In the 2006–07 Champions League, Roma reached the quarter-finals before going out to Manchester United, and also finished second in Serie A, meaning that in the 2000s, Roma finished in the top two positions more than any other time in their history.

During the 2007–08 season, Roma sold many of its top players, including Cristian Chivu, who was sold to Inter for €16 million and replaced by Juan from Bayer Leverkusen (€6.3M) and Marco Andreolli from Inter (€6M). Furthermore, Roma purchased Mauro Esposito from Cagliari (€2.4M), Ludovic Giuly from Barcelona (€3.2M) and Cicinho from Real Madrid (€9M + 2M bonus) to reinforce its attack.

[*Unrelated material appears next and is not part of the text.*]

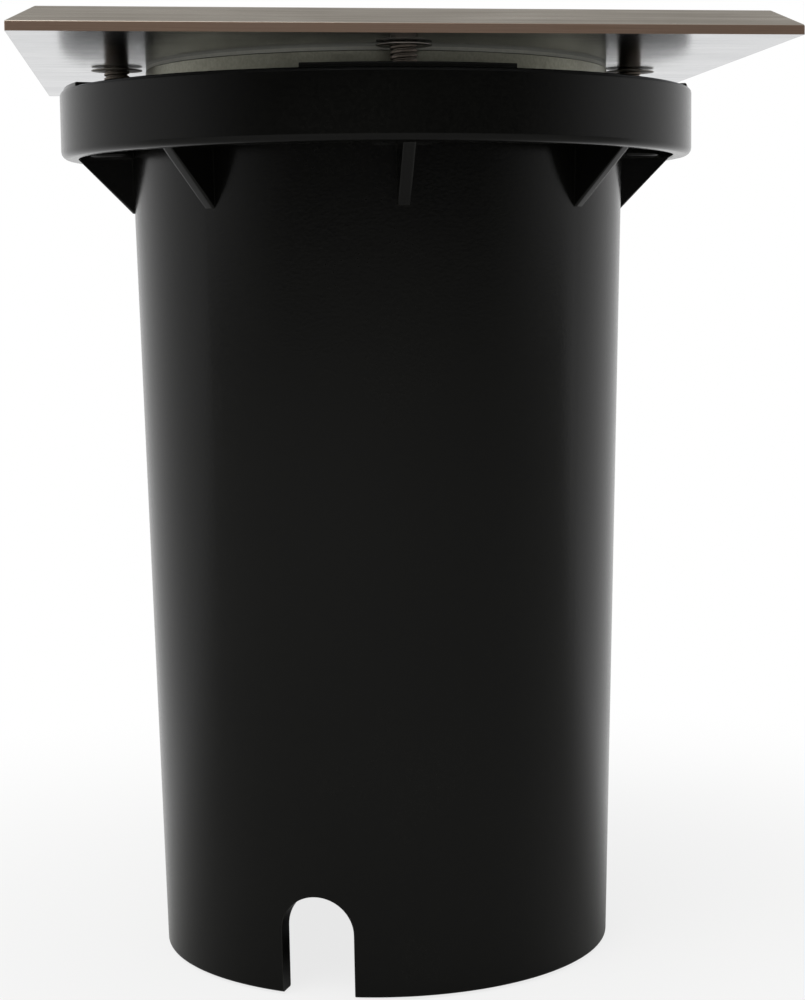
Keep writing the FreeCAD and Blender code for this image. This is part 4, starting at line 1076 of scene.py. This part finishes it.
@dataclass
class Inside:
    """The pieces that show once the cover is off: which finish each one has."""

    finishes: dict[str, Finish] = field(default_factory=lambda: {
        "lamp_housing": CAST_ALUMINIUM,
        "lower_gasket": SILICONE,
        "lampholder_bracket": ZINC_STEEL,
        "bracket_screws": ZINC_STEEL,
        "lampholder": STEATITE,
        "lampholder_contacts": TURNED_BRASS,
        "lampholder_screws": ZINC_STEEL,
        "terminal_block": WHITE_POLYAMIDE,
        "terminal_clamps": TURNED_BRASS,
        "terminal_screws": ZINC_STEEL,
        "live_lead": BROWN_INSULATION,
        "neutral_lead": BLUE_INSULATION,
        "earth_lead": EARTH_INSULATION,
        "earth_terminal": TINNED_COPPER,
        "earth_screw": ZINC_STEEL,
        "gland_body": BLACK_POLYAMIDE,
        "gland_washer": BLACK_RUBBER,
        "gland_locknut": BLACK_POLYAMIDE,
        "gland_nut": BLACK_POLYAMIDE,
        "gland_seal": BLACK_RUBBER,
        "lamp_shell": SPUN_ALUMINIUM,
        "lamp_base": WHITE_POLYAMIDE,
        "lamp_pins": NICKEL_BRASS,
    })

    def build(self) -> None:
        """Dresses each node."""
        for node, finish in self.finishes.items():
            dress(node, finish)
            log.info("%s: %s", node, finish.name)


@dataclass
class Studio:
    """Floor, surroundings, lamp and camera. Angles are in radians, and lengths in metres or as noted."""

    lens: float = 78.826  # mm
    shift: float = -0.06  # share of the sensor
    sensor: float = 36.0  # mm
    clip: Span = (0.01, 20.0)
    place: Triple = (-33.717, -357.394, 109.63)  # mm
    azimuth: float = 0.1308
    pitch: float = 0.1045
    roll: float = -0.0092
    side_span: Span = (-0.8, 0.0)  # from behind the camera to the sides, as a direction's Y
    side_levels: Span = (0.05, 1.0)
    dark_rise: Span = (0.12, 0.36)  # over which height the dark side turns grey, as a direction's Z
    ceiling_rise: Span = (0.25, 0.9)
    ceiling_level: float = 0.5
    floor_radius: float = 4.0
    floor_low: float = -0.0004
    floor_colour: str = "#d8d8d6"
    floor_fade: Span = (0.04, 0.2)  # from the part outwards
    floor_shares: Span = (0.8, 1.0)  # how much of plain white the fade begins and ends with
    floor_mirrored: Span = (-0.01, 0.07)  # over which Y its mirror images turn plain white
    lamp_place: Triple = (-0.45, -0.55, 1.0)
    lamp_aim: Triple = (0.0, 0.0, 0.08)
    lamp_size: float = 0.9
    lamp_watts: float = 6.0

    def camera(self) -> None:
        """Sets the camera at the photograph's angle."""
        data = bpy.data.cameras.new("photo_camera")
        data.lens = self.lens
        data.sensor_width = self.sensor
        data.shift_x = self.shift
        data.clip_start, data.clip_end = self.clip
        camera = linked("photo_camera", data)
        camera.location = Vector(self.place) * MM
        level = Matrix.Rotation(-self.azimuth, 3, "Z")
        tilted = level @ Matrix.Rotation(math.pi / 2 - self.pitch, 3, "X")
        camera.rotation_euler = (tilted @ Matrix.Rotation(self.roll, 3, "Z")).to_euler()
        bpy.context.scene.camera = camera

    def surroundings(self) -> None:
        """White behind and at the sides, a grey ceiling and a low dark side behind the camera."""
        world = bpy.data.worlds.new("studio")
        tree = bare_tree(world)
        way = add_node(tree, "TexCoord").outputs["Generated"]
        split = add_node(tree, "SeparateXYZ", {0: way})
        behind, bright = self.side_levels
        dark = ramp(tree, split.outputs[2], self.dark_rise, (behind, self.ceiling_level), smooth=True)
        sides = ramp(tree, split.outputs[1], self.side_span, (dark, bright), smooth=True)
        ceiling = ramp(tree, split.outputs[2], self.ceiling_rise, smooth=True)
        light = add_node(
            tree, "Mix", {"Factor": ceiling, 2: sides, 3: self.ceiling_level}, data_type="FLOAT",
        )
        path = add_node(tree, "LightPath").outputs
        seen = reckon(tree, "MAXIMUM", path["Is Camera Ray"], path["Is Transmission Ray"])
        strength = add_node(
            tree, "Mix", {"Factor": seen, 2: light.outputs[0], 3: 1.0}, data_type="FLOAT",
        )
        back = add_node(tree, "Background", {"Strength": strength.outputs[0], "Color": WHITE})
        add_node(tree, "OutputWorld", {"Surface": back.outputs[0]})
        bpy.context.scene.world = world

    def floor(self) -> None:
        """A pale floor that keeps the light's shadow near it and fades to plain white further out."""
        mesh = bmesh.new()
        bmesh.ops.create_circle(mesh, cap_ends=True, segments=96, radius=self.floor_radius)
        made = bpy.data.materials.new("pale_floor")
        tree = bare_tree(made)
        place = add_node(tree, "TexCoord").outputs["Object"]
        away = add_node(tree, "VectorMath", {0: place}, operation="LENGTH")
        fade = ramp(tree, away.outputs["Value"], self.floor_fade, self.floor_shares, smooth=True)
        path = add_node(tree, "LightPath").outputs
        behind = add_node(tree, "SeparateXYZ", {0: place})
        mirrored = ramp(tree, behind.outputs[1], self.floor_mirrored, (0.0, path["Is Glossy Ray"]))
        plain = reckon(tree, "MAXIMUM", path["Is Camera Ray"], mirrored)
        share = reckon(tree, "MULTIPLY", fade, plain)
        pale = add_node(tree, "BsdfDiffuse", {"Color": linear(self.floor_colour)})
        white = add_node(tree, "Emission", {"Color": WHITE, "Strength": 1.0})
        mixed = add_node(tree, "MixShader", {0: share, 1: pale.outputs[0], 2: white.outputs[0]})
        add_node(tree, "OutputMaterial", {"Surface": mixed.outputs[0]})
        piece = shown("floor", mesh)
        piece.data.materials.append(made)
        piece.location.z = self.floor_low

    def lamp(self) -> None:
        """One large soft lamp above and in front, to the left."""
        data = bpy.data.lights.new("soft_key", "AREA")
        data.shape = "DISK"
        data.size = self.lamp_size
        data.energy = self.lamp_watts
        lamp = linked("soft_key", data)
        lamp.location = self.lamp_place
        towards = Vector(self.lamp_aim) - Vector(self.lamp_place)
        lamp.rotation_euler = towards.to_track_quat("-Z", "Y").to_euler()

    def build(self) -> None:
        """Sets up the whole studio."""
        bpy.context.scene.view_settings.view_transform = "Standard"
        self.camera()
        self.surroundings()
        self.floor()
        self.lamp()


def main() -> None:
    """Builds the studio and every sub-assembly, and logs each one as it is built."""
    logging.basicConfig(level=logging.INFO, format="%(message)s")
    for part in (Studio(), InstallationSleeve(), Cover(), CoverScrews(), LampFront(), Inside()):
        part.build()
        log.info("%s built", type(part).__name__)


if __name__ == "__main__":
    main()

In 2008–09, Mancini was sold to Inter for €13 million while Ludovic Giuly, who had a disappointing debut season in Rome, was offloaded to Paris Saint-Germain for €2.5 million. Meanwhile, the club purchased Júlio Baptista from Real Madrid (€9M), Jérémy Ménez from Monaco (€10.5M + 1.5M bonus) and defender John Arne Riise from Liverpool (€5M). Young Roma goalkeeper Gianluca Curci was also exchanged with Siena's Simone Loria and Artur. Despite the changes, however, Roma once again slipped to sixth in Serie A largely due to its poor defense, despite the club signing defender Marco Motta from Udinese mid-season during the winter transfer window. An injury to starting goalkeeper Doni also hindered Roma's backline, forcing Artur to play as first-choice instead.

In 2009–10, highly rated midfielder Alberto Aquilani was sold to Liverpool for €20 million, although no major signings arrived until centre-back Nicolás Burdisso joined on loan from Inter. Doni, the club's original starting goalkeeper, was replaced as first-choice by backup Júlio Sérgio, who played well. Additionally, the central defensive pair of Burdisso and Juan bolstered Roma, then under head coach Claudio Ranieri.

===End of the Sensi era===

In the late 2000s, A.S. Roma faced significant financial challenges under the ownership of the Sensi family. Compagnia Italpetroli, the Sensi family's holding company, had accumulated substantial debts, leading to a debt-for-equity swap in 2010 that granted UniCredit bank a 49% stake in Italpetroli. As the Sensi family struggled to service these debts, UniCredit assumed control of A.S. Roma and initiated a search for new investors.

On 31 January 2011, UniCredit received five bids for the club. During the January 2011 transfer window, the club refrained from significant spending, opting instead to offload high-salary players such as Júlio Baptista, who was sold to Málaga, and Cicinho, who was loaned to Villarreal.

On 16 April 2011, a preliminary agreement was signed for the sale of the club. An American consortium led by Thomas R. DiBenedetto, operating through AS Roma LLC, agreed to acquire a 67.1% stake in A.S. Roma S.p.A., along with full ownership of ASR Real Estate S.r.l. and Brand Management S.r.l., from Roma 2000 S.r.l., a subsidiary of Italpetroli. The total transaction was valued at €70.3 million. The new holding company, NEEP Roma Holding S.p.A., was established as a joint venture between AS Roma LLC (60%) and UniCredit (40%).

The transaction was finalized on 18 August 2011, marking the first time a Serie A club came under foreign majority ownership. The American investment group included James Pallotta, Michael Ruane, and Richard D'Amore. DiBenedetto became the 22nd president of the club on 27 September 2011, serving until 27 August 2012, when he was succeeded by Pallotta.

The new ownership aimed to stabilize the club's finances and improve its competitiveness both domestically and in European competitions. Plans were initiated to align the club with UEFA's Financial Fair Play regulations and to invest in player acquisitions and infrastructure development.